Year of Award


Document Type


Degree Type

Doctor of Philosophy (PhD)

Degree Name

Organismal Biology and Ecology

Department or School/College

Division of Biological Sciences

Committee Chair

Ragan M. Callaway

Commitee Members

Douglas J. Emlen, Lila Fishman, Laurie B. Marczak, John L. Maron


eco-evolutionary feedback, evolution, indirect interactions, intraspecific diversity, plant competition, species invasion


University of Montana


The distributions and abundances of organisms are affected by ecological processes, such as competition, predation, and abiotic stress, and these processes can also produce rapid evolutionary change in plant communities. Although our understanding of ecological and evolutionary interactions is growing, so far little is known about how competition among plants interacts with evolution to shape communities. In my dissertation, I use species invasions to investigate the evolutionary and ecological consequences of plant interactions and their effects on plant community assembly.

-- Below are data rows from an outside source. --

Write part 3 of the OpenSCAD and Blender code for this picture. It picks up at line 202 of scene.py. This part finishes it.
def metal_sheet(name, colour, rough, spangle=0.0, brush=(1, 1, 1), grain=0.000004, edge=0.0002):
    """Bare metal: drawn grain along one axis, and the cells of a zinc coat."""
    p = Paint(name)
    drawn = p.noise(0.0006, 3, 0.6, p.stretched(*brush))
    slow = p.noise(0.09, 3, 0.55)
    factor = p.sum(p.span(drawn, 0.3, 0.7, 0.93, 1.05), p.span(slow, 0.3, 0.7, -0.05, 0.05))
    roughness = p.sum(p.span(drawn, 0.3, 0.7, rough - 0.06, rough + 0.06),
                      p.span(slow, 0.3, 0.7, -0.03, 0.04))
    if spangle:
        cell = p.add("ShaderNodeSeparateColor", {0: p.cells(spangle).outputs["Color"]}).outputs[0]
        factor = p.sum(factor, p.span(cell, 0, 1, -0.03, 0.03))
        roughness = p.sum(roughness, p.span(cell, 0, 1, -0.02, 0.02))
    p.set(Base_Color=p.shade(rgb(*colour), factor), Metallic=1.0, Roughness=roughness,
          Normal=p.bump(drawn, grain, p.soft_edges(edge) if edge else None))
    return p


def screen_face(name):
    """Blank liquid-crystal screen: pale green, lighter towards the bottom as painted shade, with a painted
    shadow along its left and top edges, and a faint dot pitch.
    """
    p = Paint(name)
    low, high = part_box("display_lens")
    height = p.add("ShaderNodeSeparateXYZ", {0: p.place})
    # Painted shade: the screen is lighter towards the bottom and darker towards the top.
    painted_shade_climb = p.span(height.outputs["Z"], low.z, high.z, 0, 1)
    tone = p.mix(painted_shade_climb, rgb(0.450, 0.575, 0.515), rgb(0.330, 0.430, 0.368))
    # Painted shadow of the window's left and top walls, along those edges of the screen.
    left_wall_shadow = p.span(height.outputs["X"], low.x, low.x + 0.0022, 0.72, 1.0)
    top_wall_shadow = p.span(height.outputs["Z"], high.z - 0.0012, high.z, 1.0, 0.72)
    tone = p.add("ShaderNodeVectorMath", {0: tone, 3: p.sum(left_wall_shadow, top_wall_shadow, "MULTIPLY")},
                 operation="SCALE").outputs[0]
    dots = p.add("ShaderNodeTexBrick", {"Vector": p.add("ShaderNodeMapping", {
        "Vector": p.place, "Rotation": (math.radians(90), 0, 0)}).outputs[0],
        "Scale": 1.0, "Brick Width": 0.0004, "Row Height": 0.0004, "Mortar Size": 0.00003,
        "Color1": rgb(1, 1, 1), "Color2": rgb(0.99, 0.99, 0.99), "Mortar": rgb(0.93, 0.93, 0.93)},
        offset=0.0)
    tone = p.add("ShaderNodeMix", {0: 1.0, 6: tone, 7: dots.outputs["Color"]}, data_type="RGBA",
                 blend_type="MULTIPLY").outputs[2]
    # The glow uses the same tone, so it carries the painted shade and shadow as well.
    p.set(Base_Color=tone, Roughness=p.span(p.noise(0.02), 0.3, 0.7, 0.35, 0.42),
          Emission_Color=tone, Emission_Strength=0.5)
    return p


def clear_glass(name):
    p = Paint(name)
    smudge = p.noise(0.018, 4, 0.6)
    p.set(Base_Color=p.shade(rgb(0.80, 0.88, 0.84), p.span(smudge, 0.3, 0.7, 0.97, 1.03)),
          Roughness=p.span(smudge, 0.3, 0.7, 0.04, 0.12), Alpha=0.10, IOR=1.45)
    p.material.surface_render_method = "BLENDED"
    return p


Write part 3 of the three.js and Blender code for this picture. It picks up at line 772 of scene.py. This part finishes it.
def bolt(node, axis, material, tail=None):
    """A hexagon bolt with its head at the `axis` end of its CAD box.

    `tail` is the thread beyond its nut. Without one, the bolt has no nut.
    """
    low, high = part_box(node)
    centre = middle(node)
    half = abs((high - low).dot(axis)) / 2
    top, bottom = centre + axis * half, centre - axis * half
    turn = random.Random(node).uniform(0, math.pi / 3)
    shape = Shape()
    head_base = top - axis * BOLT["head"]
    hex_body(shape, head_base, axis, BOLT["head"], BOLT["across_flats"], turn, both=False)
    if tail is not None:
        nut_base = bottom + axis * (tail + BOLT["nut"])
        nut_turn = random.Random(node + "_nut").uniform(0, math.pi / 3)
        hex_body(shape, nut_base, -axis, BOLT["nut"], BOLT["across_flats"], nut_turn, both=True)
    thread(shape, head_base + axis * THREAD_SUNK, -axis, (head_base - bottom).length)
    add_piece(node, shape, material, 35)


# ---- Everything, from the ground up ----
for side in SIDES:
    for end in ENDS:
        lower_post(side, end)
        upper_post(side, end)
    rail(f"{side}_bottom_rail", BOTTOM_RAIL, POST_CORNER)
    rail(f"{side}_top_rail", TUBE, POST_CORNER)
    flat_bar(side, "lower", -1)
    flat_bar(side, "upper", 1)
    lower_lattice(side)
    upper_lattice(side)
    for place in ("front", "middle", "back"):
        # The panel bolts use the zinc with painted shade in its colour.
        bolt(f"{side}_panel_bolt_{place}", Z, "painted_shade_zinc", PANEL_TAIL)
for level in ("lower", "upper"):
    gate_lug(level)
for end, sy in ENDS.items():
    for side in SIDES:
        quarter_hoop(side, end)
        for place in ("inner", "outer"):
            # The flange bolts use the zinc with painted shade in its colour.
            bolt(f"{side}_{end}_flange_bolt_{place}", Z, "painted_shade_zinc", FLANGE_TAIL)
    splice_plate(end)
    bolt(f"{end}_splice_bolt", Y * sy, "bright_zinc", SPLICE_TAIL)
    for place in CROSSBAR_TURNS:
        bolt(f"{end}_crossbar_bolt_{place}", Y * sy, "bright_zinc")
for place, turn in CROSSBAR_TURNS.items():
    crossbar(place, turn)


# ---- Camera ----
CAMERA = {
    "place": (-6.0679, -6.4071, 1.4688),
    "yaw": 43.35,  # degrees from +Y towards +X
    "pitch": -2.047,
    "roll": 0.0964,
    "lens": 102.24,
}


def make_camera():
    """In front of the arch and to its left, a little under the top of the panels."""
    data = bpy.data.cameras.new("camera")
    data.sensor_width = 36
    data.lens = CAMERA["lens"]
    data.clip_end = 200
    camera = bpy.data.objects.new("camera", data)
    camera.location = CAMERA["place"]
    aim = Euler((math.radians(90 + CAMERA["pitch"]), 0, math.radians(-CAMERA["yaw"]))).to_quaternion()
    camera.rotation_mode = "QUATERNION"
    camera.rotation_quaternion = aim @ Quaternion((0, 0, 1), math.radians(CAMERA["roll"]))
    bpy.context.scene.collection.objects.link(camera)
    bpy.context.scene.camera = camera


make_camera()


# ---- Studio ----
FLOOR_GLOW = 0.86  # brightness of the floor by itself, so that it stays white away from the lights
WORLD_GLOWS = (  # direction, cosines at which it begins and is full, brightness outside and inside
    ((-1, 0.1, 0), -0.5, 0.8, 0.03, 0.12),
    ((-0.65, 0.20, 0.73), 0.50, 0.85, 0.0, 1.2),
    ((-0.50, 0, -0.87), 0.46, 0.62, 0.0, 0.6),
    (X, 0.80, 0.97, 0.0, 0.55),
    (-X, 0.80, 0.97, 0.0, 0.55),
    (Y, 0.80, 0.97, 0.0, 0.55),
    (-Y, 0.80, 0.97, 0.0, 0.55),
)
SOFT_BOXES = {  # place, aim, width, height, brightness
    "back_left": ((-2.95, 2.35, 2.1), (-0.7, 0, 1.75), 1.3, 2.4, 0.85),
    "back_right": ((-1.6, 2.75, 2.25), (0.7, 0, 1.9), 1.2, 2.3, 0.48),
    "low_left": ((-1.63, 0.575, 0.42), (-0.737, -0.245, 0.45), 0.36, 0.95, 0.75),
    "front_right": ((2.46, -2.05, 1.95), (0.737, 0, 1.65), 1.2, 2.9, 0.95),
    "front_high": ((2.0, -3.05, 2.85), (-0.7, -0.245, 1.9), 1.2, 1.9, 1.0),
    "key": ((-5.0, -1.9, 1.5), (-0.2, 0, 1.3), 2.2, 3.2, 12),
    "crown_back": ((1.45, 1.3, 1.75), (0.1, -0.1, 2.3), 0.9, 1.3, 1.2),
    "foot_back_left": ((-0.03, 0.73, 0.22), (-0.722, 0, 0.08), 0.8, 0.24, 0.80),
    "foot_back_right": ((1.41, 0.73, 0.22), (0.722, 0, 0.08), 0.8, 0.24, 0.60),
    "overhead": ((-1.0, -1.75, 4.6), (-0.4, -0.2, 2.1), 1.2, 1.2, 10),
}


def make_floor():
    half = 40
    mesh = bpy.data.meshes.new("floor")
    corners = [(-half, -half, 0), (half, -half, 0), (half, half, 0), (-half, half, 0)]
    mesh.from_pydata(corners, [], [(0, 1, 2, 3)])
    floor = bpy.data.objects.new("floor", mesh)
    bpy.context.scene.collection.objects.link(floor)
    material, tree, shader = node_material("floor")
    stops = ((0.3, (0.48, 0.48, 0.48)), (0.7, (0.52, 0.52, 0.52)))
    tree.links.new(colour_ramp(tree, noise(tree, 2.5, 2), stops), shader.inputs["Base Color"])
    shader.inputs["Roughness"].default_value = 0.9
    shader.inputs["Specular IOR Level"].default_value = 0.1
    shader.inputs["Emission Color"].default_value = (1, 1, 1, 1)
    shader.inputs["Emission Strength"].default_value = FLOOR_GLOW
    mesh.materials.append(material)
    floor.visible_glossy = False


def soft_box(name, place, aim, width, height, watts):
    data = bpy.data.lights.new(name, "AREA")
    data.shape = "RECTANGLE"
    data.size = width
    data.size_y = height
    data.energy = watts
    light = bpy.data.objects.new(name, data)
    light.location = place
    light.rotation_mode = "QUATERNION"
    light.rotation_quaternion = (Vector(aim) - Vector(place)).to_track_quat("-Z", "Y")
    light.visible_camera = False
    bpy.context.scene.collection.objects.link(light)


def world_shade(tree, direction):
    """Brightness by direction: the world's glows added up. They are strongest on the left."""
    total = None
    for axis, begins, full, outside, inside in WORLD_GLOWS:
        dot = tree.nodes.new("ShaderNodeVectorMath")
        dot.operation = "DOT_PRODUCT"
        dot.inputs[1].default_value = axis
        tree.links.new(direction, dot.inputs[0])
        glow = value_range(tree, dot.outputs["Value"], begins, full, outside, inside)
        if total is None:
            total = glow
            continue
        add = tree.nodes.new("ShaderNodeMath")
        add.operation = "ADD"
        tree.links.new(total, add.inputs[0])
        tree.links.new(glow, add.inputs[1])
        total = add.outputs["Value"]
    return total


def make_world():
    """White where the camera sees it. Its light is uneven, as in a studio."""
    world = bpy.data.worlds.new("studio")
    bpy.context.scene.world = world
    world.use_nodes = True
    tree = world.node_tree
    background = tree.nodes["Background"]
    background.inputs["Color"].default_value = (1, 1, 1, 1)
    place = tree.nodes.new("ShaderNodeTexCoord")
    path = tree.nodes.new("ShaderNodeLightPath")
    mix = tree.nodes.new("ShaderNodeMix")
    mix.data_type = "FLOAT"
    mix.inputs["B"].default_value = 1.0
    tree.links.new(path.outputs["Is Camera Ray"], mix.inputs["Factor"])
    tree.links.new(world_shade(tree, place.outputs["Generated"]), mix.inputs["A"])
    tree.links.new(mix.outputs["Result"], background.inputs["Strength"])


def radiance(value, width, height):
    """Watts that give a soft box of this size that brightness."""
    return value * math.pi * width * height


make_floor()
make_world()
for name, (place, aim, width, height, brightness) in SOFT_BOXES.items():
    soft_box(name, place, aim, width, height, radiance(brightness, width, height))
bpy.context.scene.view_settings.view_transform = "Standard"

In my first chapter, I investigated complex ecological interactions between Euphorbia esula, an invasive plant, and Balsamorrhiza sagittata, a native plant. I found that direct negative effects of Euphorbia on Balsamorrhiza, due to competition, were greatly reduced by indirect positive effects. In the second chapter, I investigated whether selection favored competitive "suppression" or "tolerance" strategies in the native Pseudoroegneria spicata when competing with the invasive Centaurea stoebe. I found that tolerance had far greater fitness benefits than suppression. This observation has important consequences for understanding the outcome of evolution in plant communities. In my third chapter, I investigated the ecological consequences of intraspecific diversity in Pseudoroegneria. I found that functional diversity within the species increased ecosystem productivity, and that this pattern was strongest for ecotypes from mesic environments, suggesting that adaptive variation influences emergent consequences of intraspecific interactions. Finally, in my fourth chapter I found evidence that selection by Euphorbia on native and invasive grasses influenced how those grasses responded to other competitors, herbivory, and changes in resource availability. I also found evidence that this selection varied among sites in a manner akin to a geographic mosaic. Together, these chapters demonstrate how plant invasions can inform our understanding of interactions between ecological and evolutionary processes that affect plant community assembly.